The problem with the American political system now is that not only the leaders, but all of the possible pretenders to positions of leadership -- to political office, you see -- have been vetted by an establishment process that has eliminated the possibility that any anti-establishment -- read anti-Wall Street and anti-Corporate -- idea will work its way into the political process.  The culture just isn't there to sustain it.

Wednesday, July 2, 2008

Connections

Alfred North Whitehead once wrote: "Our knowledge of the particular facts of the world around us is gained from our sensations. We see, and hear, and taste, and smell, and feel hot and cold, and push, and rub, and ache, and tingle. These are just our own personal sensations: my toothache cannot be your toothache, and my sight cannot be your sight."

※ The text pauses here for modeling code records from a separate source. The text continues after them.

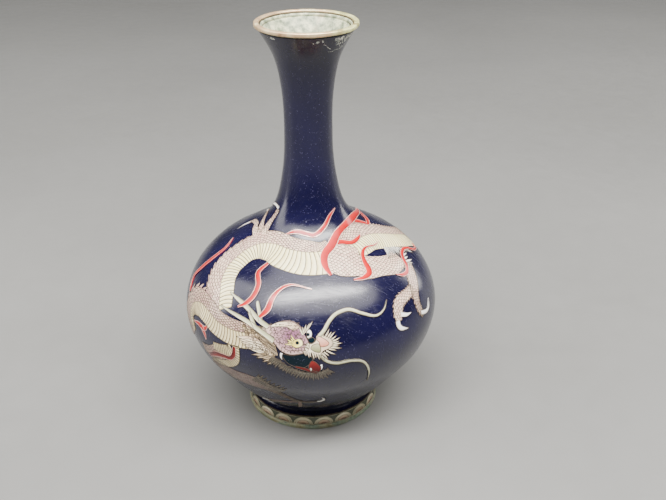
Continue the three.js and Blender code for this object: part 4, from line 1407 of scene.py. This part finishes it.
def build_head(looks):
    level = HEAD_LEVEL
    wires = looks.head_wires

    def cell(name, shapes, enamel, slot, proud, shade=None, size=0.8):
        """One piece of flat cells inside their outlines."""
        made = Relief()
        for outline in shapes:
            lay_patch(made, wires, outline, level, proud, shade, cell=size)
        made.build(name, enamel, slot)

    # Lilac towards the top right of the skull, cream at its back and under it.
    def lilac(x, y):
        return max(0.0, 1.05 - 1.5 * math.hypot(x - 0.66, 0.8 * (y - 0.60)))

    cell("skull", [SKULL], looks.skull, "skull_enamel", 0.05, lilac, 1.2)
    lay_curls(wires, SKULL, level, 1.15)
    cell("brow", [BROW], looks.snout, "snout_enamel", 0.09, lambda x, y: 1 - x, 1.6)
    cell("snout", [SNOUT], looks.snout, "snout_enamel", 0.07, lambda x, y: 1.1 - x)
    cell("chin_patch", [CHIN_PATCH], looks.olive, "mane_enamel", 0.10)
    cell("nose", [NOSE], looks.nose, "snout_enamel", 0.12)
    cell("eye_near", [EYE_NEAR], looks.eye, "eye_enamel", 0.10, lambda x, y: x)
    cell("eye_far", [EYE_FAR], looks.claw, "eye_enamel", 0.14)
    cell("mouth", [MOUTH], looks.dark, "ground_enamel", 0.02, size=1.6)
    pupils = [disc(middle, size, size, 10) for middle, size in PUPILS]
    cell("socket_and_pupils", [SOCKET, *pupils], looks.dark, "ground_enamel", 0.16, size=0.6)
    cell("tongue", [TONGUE], looks.dark_flame, "flame_enamel", 0.12)

    build_strands("gum", [GUM], wires, level + 0.06, looks.dark_flame, "flame_enamel")
    build_strands("teeth", FANGS, wires, level + 0.14, looks.claw, "claw_enamel", 0.6 * WIRE)
    for name, strips in HORNS.items():
        build_strands(name, strips, wires, FRONT_LEVEL + 0.02, looks.horn, "horn_enamel")


# ---- All together --------------------------------------------------------------------------------

make_camera()
add_lights()
lay_floor()
looks = Looks()
build_copper(looks)
build_enamel_layers(looks)
build_mouth(looks)
build_chips()
build_foot(looks)
build_border_pattern(looks)
build_trunk(looks)
build_limbs(looks)
build_hair(looks)
build_head(looks)
build_flames(looks)
looks.build_wires()
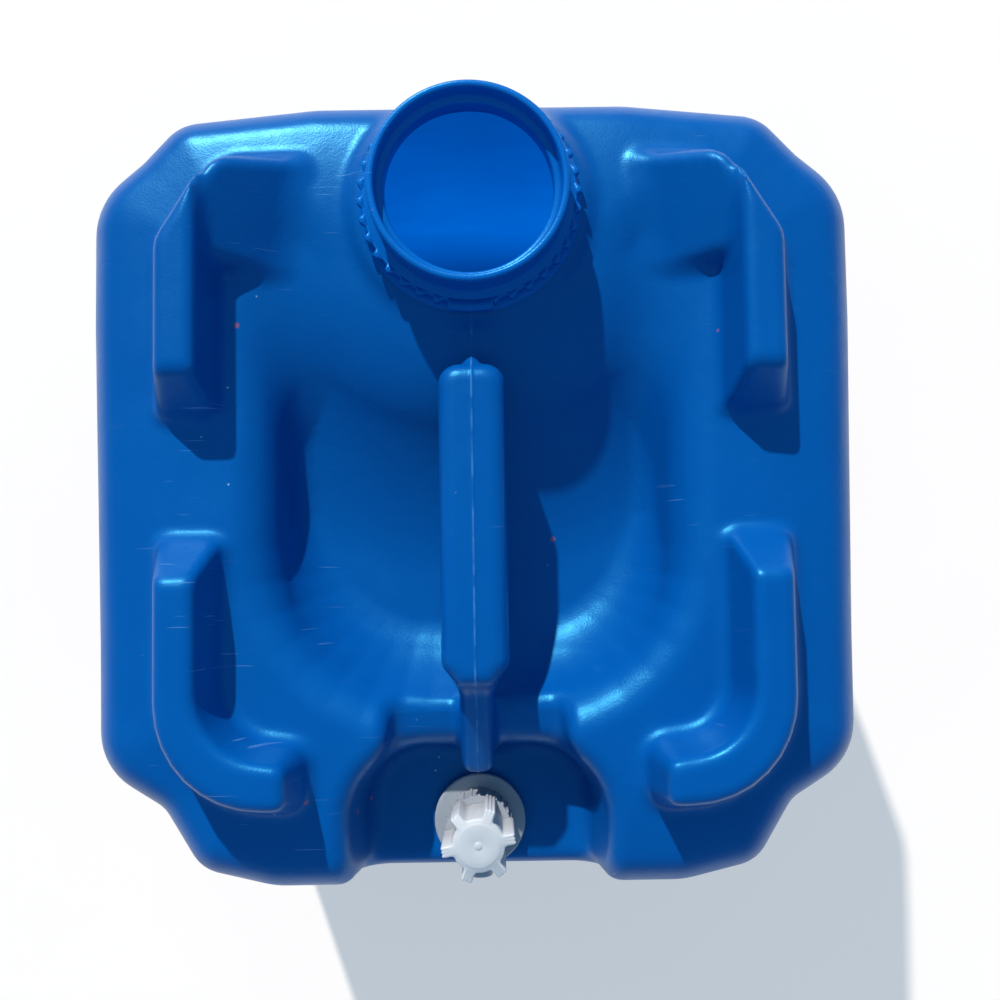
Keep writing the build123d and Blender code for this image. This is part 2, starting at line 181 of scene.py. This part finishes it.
def surface_net(field, xs, ys, zs):
    """Quad mesh of the zero level of a field on a rectilinear grid, and the cells it uses."""
    inside = field < 0
    shape = tuple(n - 1 for n in field.shape)
    total, hits = np.zeros(shape + (3,)), np.zeros(shape)
    quads = []
    axes = (xs, ys, zs)
    for axis in range(3):
        low = [slice(None)] * 3
        high = [slice(None)] * 3
        low[axis], high[axis] = slice(None, -1), slice(1, None)
        low, high = tuple(low), tuple(high)
        i, j, k = np.nonzero(inside[low] != inside[high])
        at = [i, j, k]
        a, b = field[low][i, j, k], field[high][i, j, k]
        where = np.stack([axes[d][at[d]] for d in range(3)], 1).astype(float)
        where[:, axis] += a / (a - b) * (axes[axis][at[axis] + 1] - axes[axis][at[axis]])
        u, v = (axis + 1) % 3, (axis + 2) % 3
        ok = (at[u] > 0) & (at[v] > 0) & (at[u] < shape[u]) & (at[v] < shape[v])
        corners = []
        for du, dv in ((0, 0), (1, 0), (1, 1), (0, 1)):
            cell = [c[ok] for c in at]
            cell[u] = cell[u] - 1 + du
            cell[v] = cell[v] - 1 + dv
            np.add.at(total, tuple(cell), where[ok])
            np.add.at(hits, tuple(cell), 1)
            corners.append(np.ravel_multi_index(cell, shape))
        quad = np.stack(corners, 1)
        flip = ~inside[low][i, j, k][ok]
        quad[flip] = quad[flip][:, ::-1]
        quads.append(quad)
    used = hits.ravel() > 0
    number = np.cumsum(used) - 1
    vertices = total.reshape(-1, 3)[used] / hits.ravel()[used][:, None]
    return vertices, number[np.concatenate(quads)], used


def ranges(*spans):
    """Grid lines over consecutive spans (start, end, step)."""
    lines = [np.linspace(a, b, max(2, round((b - a) / step) + 1))[:-1] for a, b, step in spans]
    return np.concatenate(lines + [[spans[-1][1]]])


def turned(profile, count, centre, wobble=None):
    """Lathe mesh from a closed (radius, z) loop; wobble gives each angle its own added radius."""
    vertices, faces = [], []
    size = len(profile)
    for i in range(count):
        angle = 2 * math.pi * i / count
        for k, (r, z) in enumerate(profile):
            r += wobble(k, angle) if wobble else 0
            vertices.append((centre[0] + r * math.cos(angle), centre[1] + r * math.sin(angle), z))
        for k in range(size):
            a, b = i * size, (i + 1) % count * size
            faces.append((a + k, a + (k + 1) % size, b + (k + 1) % size, b + k))
    return vertices, [face[::-1] for face in faces]


# ============================ the can as a distance field =====================================
def drafted(plan, z, z0, degrees):
    """Plan outline whose walls lean, narrowing upwards for a positive angle."""
    lean = math.radians(degrees)
    return (plan + (z - z0) * math.tan(lean)) * math.cos(lean)


def slope(run, z, rise, length):
    """Space below a plane that climbs by rise over length along run, from the deck."""
    angle = math.atan2(rise, length)
    return (z - DECK_Z) * math.cos(angle) - run * math.sin(angle)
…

What mathematics does, Whitehead explained, is create a public world that's the same for everybody. Mathematics imagines a world "as one connected set of things which underlies all the perceptions of all people. There is not one world of things for my sensations and another for yours, but one world in which we both exist."

Can film criticism, or any kind of criticism for that matter, discover one world that underlies all of the perceptions of all people? And does it matter if it can or not?

Mathematics is essential to the science of bombs, and vaccines, and medicines. It makes architecture and engineering possible. That these things matter is obvious. But do things like films and what we make of them matter in the same way? And to whom do they matter?

Tom Wolfe famously pointed out that without the theories of Rosenberg and Greenberg -- Red Mountain and Green Mountain -- le monde, the little world of artists, dealers and collectors in the Fifties and Sixties, was unable to see. Until you grasped the theories, you saw something all right, but not the "real" paintings. So what? Rosenberg and Greenberg didn't even have the same theory about what they were looking at. They weren't even seeing the same things.

Physicists sometimes think of light as particles. Sometimes they think of light as waves. Neither particles nor waves by themselves explain all there is to know about light, but taken together they do. And that matters. Because the bomb blows up.

What matters about criticism is that it should be useful somehow. A modest goal for a critic might be to make something accessible to a viewer, or listener, or reader, that wouldn't be accessible to them without the critique. And my thought is we should do that without going overboard about the importance of the work we're talking about. We should talk about art the way we talk about mushrooms on our lawns, keeping our heads straight when we swim, finding our way home after a night on the town, or whether we prefer one-egg or two-egg omelettes.

The only things I can make accessible to anyone is what I see, hear and think when I watch a film.